# [GIVEN TASK]
Provide the data again in its entirety, exactly as given.

--------------------------------

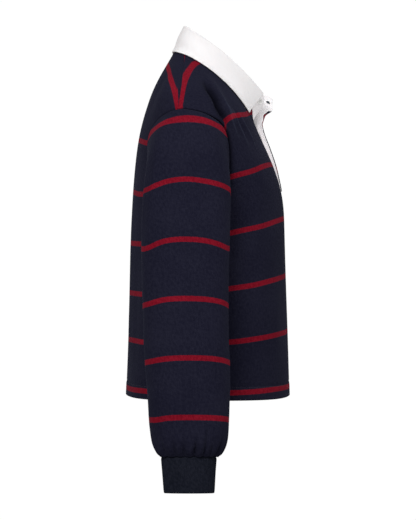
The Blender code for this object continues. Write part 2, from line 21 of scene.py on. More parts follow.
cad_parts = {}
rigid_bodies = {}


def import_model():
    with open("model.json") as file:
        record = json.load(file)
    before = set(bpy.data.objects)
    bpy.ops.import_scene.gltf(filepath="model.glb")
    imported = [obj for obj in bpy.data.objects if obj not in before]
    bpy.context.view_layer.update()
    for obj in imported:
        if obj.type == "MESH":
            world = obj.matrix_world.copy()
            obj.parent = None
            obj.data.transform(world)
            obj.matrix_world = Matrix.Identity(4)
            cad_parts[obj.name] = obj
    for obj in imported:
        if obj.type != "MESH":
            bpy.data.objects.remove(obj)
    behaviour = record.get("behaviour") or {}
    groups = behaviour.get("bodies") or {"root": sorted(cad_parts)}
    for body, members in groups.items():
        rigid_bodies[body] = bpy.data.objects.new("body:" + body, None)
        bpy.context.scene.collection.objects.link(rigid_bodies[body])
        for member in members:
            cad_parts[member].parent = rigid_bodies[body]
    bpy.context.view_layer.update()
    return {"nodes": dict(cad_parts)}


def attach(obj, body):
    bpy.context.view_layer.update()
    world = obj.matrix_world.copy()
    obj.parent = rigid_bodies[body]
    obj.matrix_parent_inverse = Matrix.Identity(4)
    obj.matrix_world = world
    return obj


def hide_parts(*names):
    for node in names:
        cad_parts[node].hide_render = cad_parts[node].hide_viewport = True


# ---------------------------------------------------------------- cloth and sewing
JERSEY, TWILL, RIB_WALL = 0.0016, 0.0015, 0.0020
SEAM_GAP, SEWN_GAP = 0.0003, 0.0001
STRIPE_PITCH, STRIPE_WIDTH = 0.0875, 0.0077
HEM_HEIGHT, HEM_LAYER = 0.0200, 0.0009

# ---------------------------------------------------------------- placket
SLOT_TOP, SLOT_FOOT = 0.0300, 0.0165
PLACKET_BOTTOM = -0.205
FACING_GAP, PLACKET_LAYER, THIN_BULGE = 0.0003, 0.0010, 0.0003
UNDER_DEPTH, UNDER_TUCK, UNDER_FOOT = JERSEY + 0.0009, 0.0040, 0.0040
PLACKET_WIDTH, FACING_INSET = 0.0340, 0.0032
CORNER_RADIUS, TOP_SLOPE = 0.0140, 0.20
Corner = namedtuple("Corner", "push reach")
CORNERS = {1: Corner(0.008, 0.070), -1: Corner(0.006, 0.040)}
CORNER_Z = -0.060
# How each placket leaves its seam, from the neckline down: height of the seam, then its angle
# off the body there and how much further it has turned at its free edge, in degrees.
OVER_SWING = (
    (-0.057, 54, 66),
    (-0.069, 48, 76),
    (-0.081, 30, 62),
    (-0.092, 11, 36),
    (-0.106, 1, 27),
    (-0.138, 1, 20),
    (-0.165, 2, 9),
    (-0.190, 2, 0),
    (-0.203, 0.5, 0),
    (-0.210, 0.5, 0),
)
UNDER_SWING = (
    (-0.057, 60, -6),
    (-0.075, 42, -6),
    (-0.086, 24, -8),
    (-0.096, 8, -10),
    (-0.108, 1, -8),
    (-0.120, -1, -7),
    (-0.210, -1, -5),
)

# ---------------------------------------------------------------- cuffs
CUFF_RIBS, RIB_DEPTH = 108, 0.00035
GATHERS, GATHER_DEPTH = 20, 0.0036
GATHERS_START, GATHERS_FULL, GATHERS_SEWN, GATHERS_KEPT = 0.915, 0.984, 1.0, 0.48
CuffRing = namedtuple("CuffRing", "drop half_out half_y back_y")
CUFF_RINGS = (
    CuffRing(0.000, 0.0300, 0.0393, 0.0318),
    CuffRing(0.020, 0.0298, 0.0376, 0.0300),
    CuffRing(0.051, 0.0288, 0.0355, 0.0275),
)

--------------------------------

# [WORKED ANSWER]
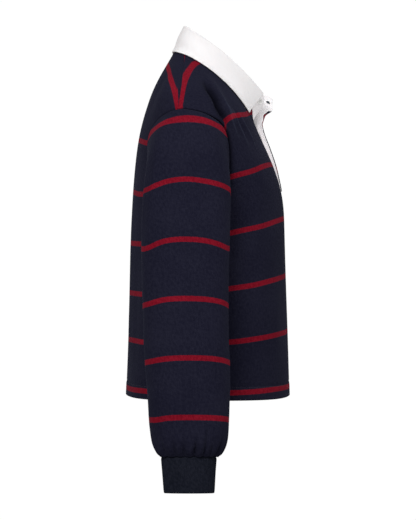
The Blender code for this object continues. Write part 2, from line 21 of scene.py on. More parts follow.
cad_parts = {}
rigid_bodies = {}


def import_model():
    with open("model.json") as file:
        record = json.load(file)
    before = set(bpy.data.objects)
    bpy.ops.import_scene.gltf(filepath="model.glb")
    imported = [obj for obj in bpy.data.objects if obj not in before]
    bpy.context.view_layer.update()
    for obj in imported:
        if obj.type == "MESH":
            world = obj.matrix_world.copy()
            obj.parent = None
            obj.data.transform(world)
            obj.matrix_world = Matrix.Identity(4)
            cad_parts[obj.name] = obj
    for obj in imported:
        if obj.type != "MESH":
            bpy.data.objects.remove(obj)
    behaviour = record.get("behaviour") or {}
    groups = behaviour.get("bodies") or {"root": sorted(cad_parts)}
    for body, members in groups.items():
        rigid_bodies[body] = bpy.data.objects.new("body:" + body, None)
        bpy.context.scene.collection.objects.link(rigid_bodies[body])
        for member in members:
            cad_parts[member].parent = rigid_bodies[body]
    bpy.context.view_layer.update()
    return {"nodes": dict(cad_parts)}


def attach(obj, body):
    bpy.context.view_layer.update()
    world = obj.matrix_world.copy()
    obj.parent = rigid_bodies[body]
    obj.matrix_parent_inverse = Matrix.Identity(4)
    obj.matrix_world = world
    return obj


def hide_parts(*names):
    for node in names:
        cad_parts[node].hide_render = cad_parts[node].hide_viewport = True


# ---------------------------------------------------------------- cloth and sewing
JERSEY, TWILL, RIB_WALL = 0.0016, 0.0015, 0.0020
SEAM_GAP, SEWN_GAP = 0.0003, 0.0001
STRIPE_PITCH, STRIPE_WIDTH = 0.0875, 0.0077
HEM_HEIGHT, HEM_LAYER = 0.0200, 0.0009

# ---------------------------------------------------------------- placket
SLOT_TOP, SLOT_FOOT = 0.0300, 0.0165
PLACKET_BOTTOM = -0.205
FACING_GAP, PLACKET_LAYER, THIN_BULGE = 0.0003, 0.0010, 0.0003
UNDER_DEPTH, UNDER_TUCK, UNDER_FOOT = JERSEY + 0.0009, 0.0040, 0.0040
PLACKET_WIDTH, FACING_INSET = 0.0340, 0.0032
CORNER_RADIUS, TOP_SLOPE = 0.0140, 0.20
Corner = namedtuple("Corner", "push reach")
CORNERS = {1: Corner(0.008, 0.070), -1: Corner(0.006, 0.040)}
CORNER_Z = -0.060
# How each placket leaves its seam, from the neckline down: height of the seam, then its angle
# off the body there and how much further it has turned at its free edge, in degrees.
OVER_SWING = (
    (-0.057, 54, 66),
    (-0.069, 48, 76),
    (-0.081, 30, 62),
    (-0.092, 11, 36),
    (-0.106, 1, 27),
    (-0.138, 1, 20),
    (-0.165, 2, 9),
    (-0.190, 2, 0),
    (-0.203, 0.5, 0),
    (-0.210, 0.5, 0),
)
UNDER_SWING = (
    (-0.057, 60, -6),
    (-0.075, 42, -6),
    (-0.086, 24, -8),
    (-0.096, 8, -10),
    (-0.108, 1, -8),
    (-0.120, -1, -7),
    (-0.210, -1, -5),
)

# ---------------------------------------------------------------- cuffs
CUFF_RIBS, RIB_DEPTH = 108, 0.00035
GATHERS, GATHER_DEPTH = 20, 0.0036
GATHERS_START, GATHERS_FULL, GATHERS_SEWN, GATHERS_KEPT = 0.915, 0.984, 1.0, 0.48
CuffRing = namedtuple("CuffRing", "drop half_out half_y back_y")
CUFF_RINGS = (
    CuffRing(0.000, 0.0300, 0.0393, 0.0318),
    CuffRing(0.020, 0.0298, 0.0376, 0.0300),
    CuffRing(0.051, 0.0288, 0.0355, 0.0275),
)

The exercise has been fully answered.